What with olive green and white striped tank tops matched with Rupert the Bear, checked flared trousers, it may seem incredible now that people were actually colour co-ordinated in the 1970s. In fact, there was a great system involving bunny rabbits printed on the labels of tops or bottoms, to help people co-ordinate their clothes. If the top had the same animal as the bottoms, the colour suited. That just goes to show that there was no other way of telling which colours went together.
Though going to work necessitated the wearing of suits (flared obviously), it didn't mean that you had to compromise on style. Two- and three-piece suits could be easily cheered up with a wet-look fluorescent orange shirt and a pair of super-thick soled boots.

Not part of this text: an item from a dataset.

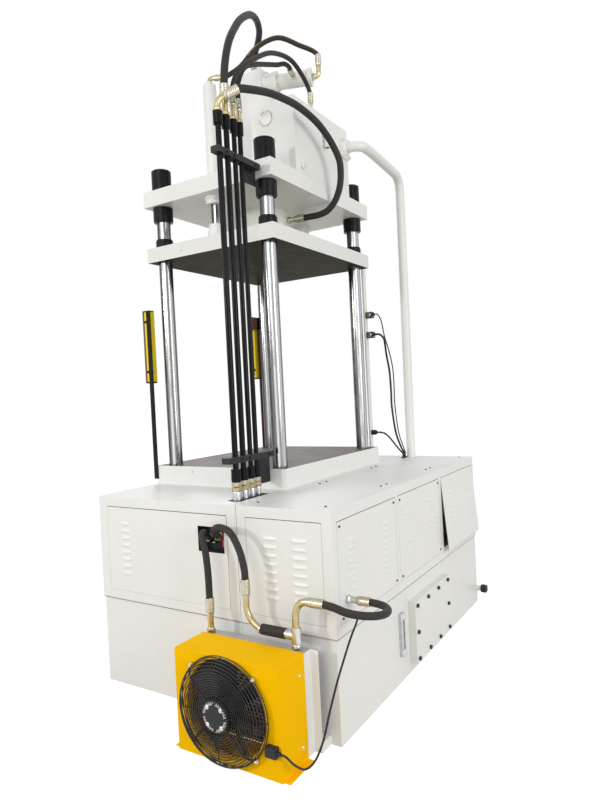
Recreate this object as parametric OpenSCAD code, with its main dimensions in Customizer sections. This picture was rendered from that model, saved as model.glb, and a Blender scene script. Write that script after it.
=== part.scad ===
// Four-column hydraulic press with a raised base, a rear power unit and a floor-standing oil cooler.
// Millimetres. +Z is up, the origin is on the floor on the press axis, -Y is the operator's side.

/* [Base] */
// Length of the base along X
base_len = 2010; // [1900:10:2200]
// Height of the base deck over the floor
base_h = 1000; // [960:10:1050]
// Height of the seam between the plinth and the sheet-metal enclosures
seam_z = 457; // [430:1:470]
// Deck in front of the bed, from the bed's edge to the operator's face of the base
front_margin = 16.5; // [12:0.5:60]
// From the bed's rear edge to the seam between enclosure and power unit
seam_margin = 1.5; // [1:0.5:20]
// Depth of the power unit behind the seam
unit_depth = 505; // [505:5:560]
// Wall of the sheet-metal enclosures, with their inner frame
shell_t = 6; // [5:0.5:8]
// Plate thickness of the plinth
plinth_t = 12; // [10:1:16]
// Step of the plinth and tank behind the enclosure faces
plinth_step = 6; // [2:1:12]

/* [Panels] */
// Height of the removable panels
panel_h = 440; // [400:5:450]
// Bottom edge of the removable panels over the seam
panel_lift = 49; // [40:1:55]
// Sheet thickness of the removable panels
panel_t = 3; // [2:0.5:4]
// Gap round each panel and cover plate
panel_gap = 1; // [0.5:0.1:2]
// Width of the lip behind each panel
panel_lip = 15; // [8:1:20]
// Width of a rear panel
rear_panel_w = 620; // [560:5:630]
// Width of the post between two rear panels
rear_post_w = 35; // [25:1:40]
// Frame left round the front enclosure's side panels
front_side_margin = 62; // [58:1:110]
// Width of the side panel of the power unit
unit_side_w = 400; // [340:1:410]
// Lean of the one rear panel that hangs ajar, in degrees
ajar_angle = 4.6; // [1:0.1:8]
// Height of one louvre hood
louvre_h = 14; // [10:1:18]
// Reach of one louvre hood
louvre_d = 7; // [4:0.5:10]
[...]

Sadly, Flares Go Out of Fashion
Perhaps my most embarrassing fashion mistake was turning up to a Stranglers concert in Glasgow wearing a safari jacket with real leather elbow patches. Everyone else was wearing ripped t-shirts, drainpipe jeans and safety pins. Several women took old aluminium kettles with them as handbags.
1977 saw the coming of punk. People needed no encouragement to join the movement. Punk was liberating in that it enabled anyone to think of themselves as a musician. It was a genuine style revolution but unfortunately people did not listen to its innovators who said you should do your own thing, in your own way and screw the consequences. Aping those leaders was not the point, but people did anyway.
Among the most memorable features of the punk revolution were the hairstyles. Mohawks, and any other spiky hairdos, were accomplished with a home brew of starch, sugar, water and a varying amount of time spent at the ironing board trying hard not to burn yourself too badly with the iron while perfecting the shape of your hair.